Monday, January 20, 2014

Wise Words for Plutocrats from Dr. Martin Luther King

Nothing in the world is more dangerous than sincere ignorance and conscientious stupidity. - MLK

When I read this quote from Dr. King this morning my mind went immediately to the corporate education reform movement. If you throw into the mix an obscene amount of money, you get something truly dangerous. I believe that most of the voices of corporate education reform are sincere and they are certainly conscientious in the sense that they are diligent and wish to do the right thing. I am sure that their desire is to have a positive impact on society and that they see education as a key area where they can have this impact. And so Bill Gates, Eli Broad, the Walton Family and others spend their millions on a sincere effort to improve schools and schooling.

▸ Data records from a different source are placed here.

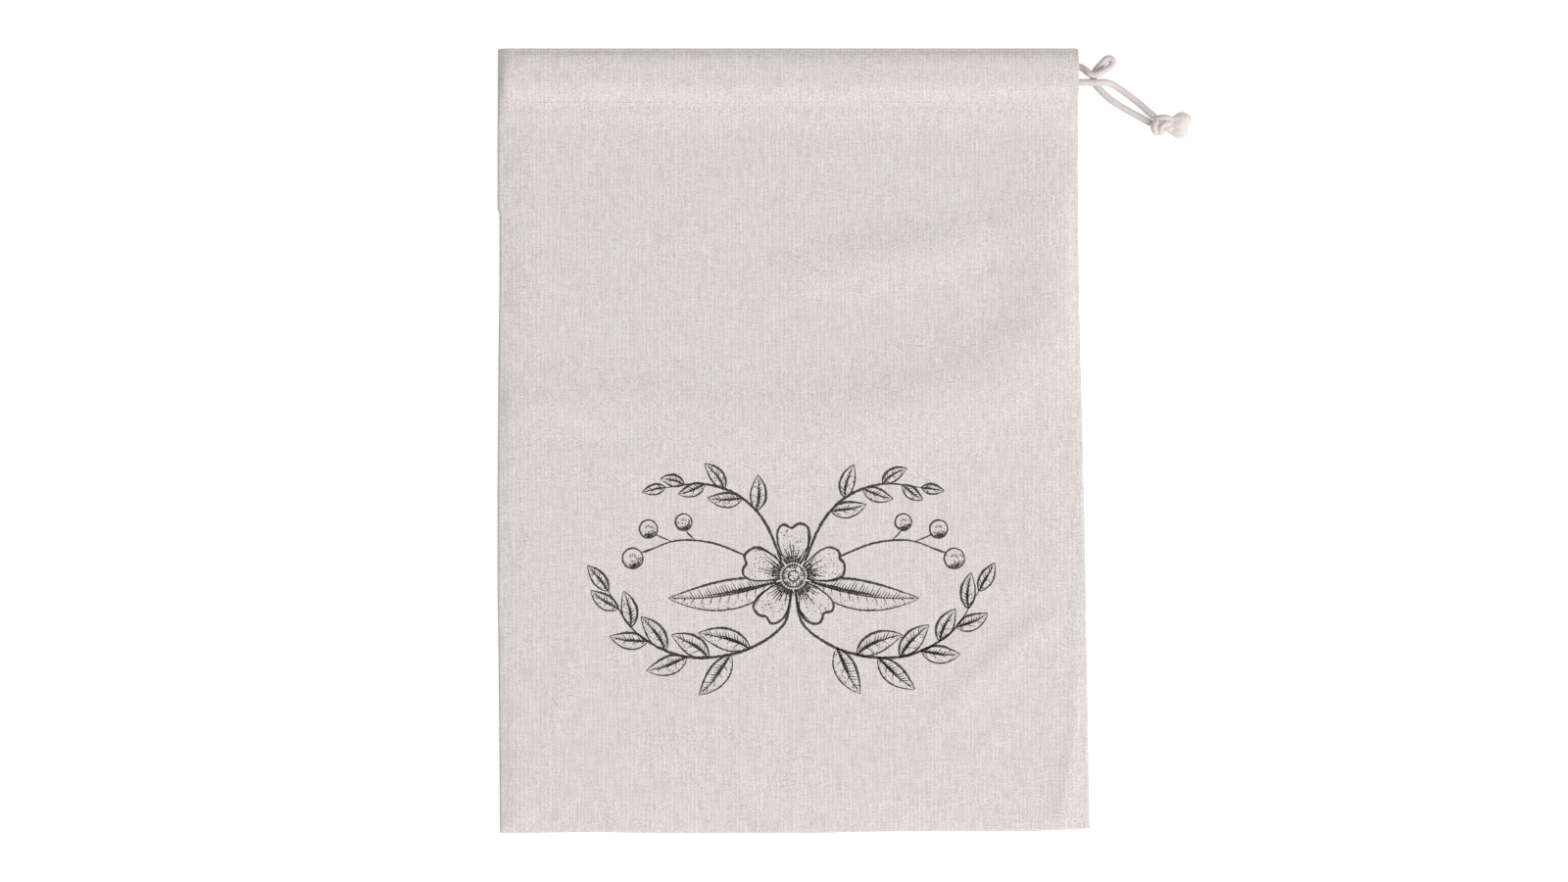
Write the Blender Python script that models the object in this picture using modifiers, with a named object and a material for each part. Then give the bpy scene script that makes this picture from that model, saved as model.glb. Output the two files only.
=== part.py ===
# Flat drawstring bread bag: two cloth panels sewn at the sides and the bottom,
# a hem at the mouth that holds a cotton drawcord, the cord's two ends outside on the right,
# a small bight, an overhand knot and two frayed ends.
# The bag lies on its back on the floor, +Y towards the mouth, +Z up. Lengths are metres.

from collections import namedtuple
from math import cos, exp, hypot, pi, sin, sqrt

import bmesh
import bpy
import numpy as np
from mathutils import Euler, Matrix, Vector

MM = 0.001

# Driving dimensions
CLOTH = 1.0 * MM
GAP = 0.3 * MM
CORD = 3.5 * MM
BAG_TOP = 200.1 * MM
HEM_DEPTH = 29.6 * MM
FRONT_RUN_Y = 182.5 * MM
BACK_RUN_Y = 190.5 * MM
RUN_WANDER = 0.9 * MM
WANDER_WAVES = 1.5
WANDER_FADE = 40.0 * MM
RUN_POINTS = 26
HEM_SHORT_AT_LEFT = 11.0 * MM
TURN_IN_FROM_LEFT = 8.6 * MM
MOUTH_X = 145.1 * MM
AIR = 0.9 * MM
SEAM_PAD = 0.8 * MM
SEAM_PAD_IN = 5.0 * MM
SEAM_PAD_SPREAD = 3.0 * MM
EDGE_RISE = 18.0 * MM
CASING_EDGE = 6.0 * MM
CASING_FADE = 14.0 * MM
SLIT_FADE = 10.0 * MM
NOSE_STEPS = 4

# Heights of the middle of each layer, from the floor up
LAYER = CLOTH + GAP
BACK_REST = CLOTH / 2
FRONT_REST = BACK_REST + LAYER
STITCH_Y = BAG_TOP - HEM_DEPTH
CASING_LIFT = CORD + GAP
BACK_RUN_Z = CLOTH + GAP + CORD / 2

Edge = namedtuple("Edge", "along out")
LEFT_EDGE = [
    Edge(along=200.1, out=-150.65),
    Edge(along=150.0, out=-150.9),
    Edge(along=118.4, out=-150.9),
    Edge(along=116.4, out=-149.9),
    Edge(along=75.0, out=-149.9),
    Edge(along=45.0, out=-150.4),
    Edge(along=-25.0, out=-150.9),
    Edge(along=-75.0, out=-150.9),
    Edge(along=-105.0, out=-150.4),
    Edge(along=-165.0, out=-149.9),
    Edge(along=-200.1, out=-149.6),
]
RIGHT_EDGE = [
    Edge(along=200.1, out=145.1),
    Edge(along=112.0, out=145.1),
    Edge(along=75.0, out=145.6),
    Edge(along=45.0, out=146.1),
    Edge(along=15.0, out=147.1),
    Edge(along=-7.5, out=147.6),
    Edge(along=-52.5, out=148.6),
    Edge(along=-105.0, out=149.4),
    Edge(along=-150.0, out=150.1),
    Edge(along=-180.0, out=150.6),
    Edge(along=-200.1, out=151.1),
]
BOTTOM_EDGE = [
    Edge(along=-151.1, out=-200.1),
    Edge(along=-140.0, out=-200.1),
    Edge(along=-105.0, out=-199.6),
    Edge(along=-70.0, out=-200.1),
    Edge(along=10.5, out=-200.1),
    Edge(along=30.0, out=-199.6),
    Edge(along=45.0, out=-199.3),
    Edge(along=120.5, out=-199.1),
    Edge(along=135.0, out=-198.6),
    Edge(along=151.1, out=-197.6),
]

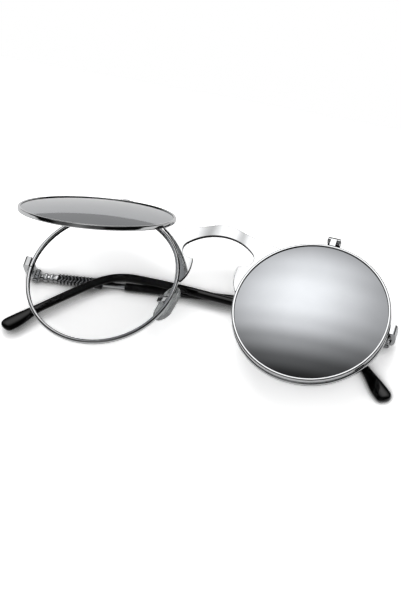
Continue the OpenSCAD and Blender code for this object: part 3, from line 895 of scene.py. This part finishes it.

The only problem is that their sincerity and concientiousness is trumped by their ignorance and stupidity. Instead of trying to understand what public education is, what teachers do, and how children learn, these plutocrats arrogantly decide that they know best and what is best is a business model for education. And so we get millions of dollars tossed at a "market driven" view of school improvement that undermines public education, narrows curriculum, stunts learning, denigrates the teaching profession and increases inequality. This corporate "philanthropy" assuages the guilt of the filthy rich and as a bonus allows them to dictate their world view on the rest of the nation. It also allows them to look like they are doing something about real problems like poverty; something that they don't actually want to touch.

What the plutocrats fail to understand is that education is not the way out of poverty, relieving poverty is the way into education. Why would they not spend their money on the real, tangible societal issue of poverty and leave the education of the children to the professional educators who know what they are doing?

Better yet, instead of using education philanthropy as a tax dodge, why not just pay your fair share of taxes and see what the educators can do with the money.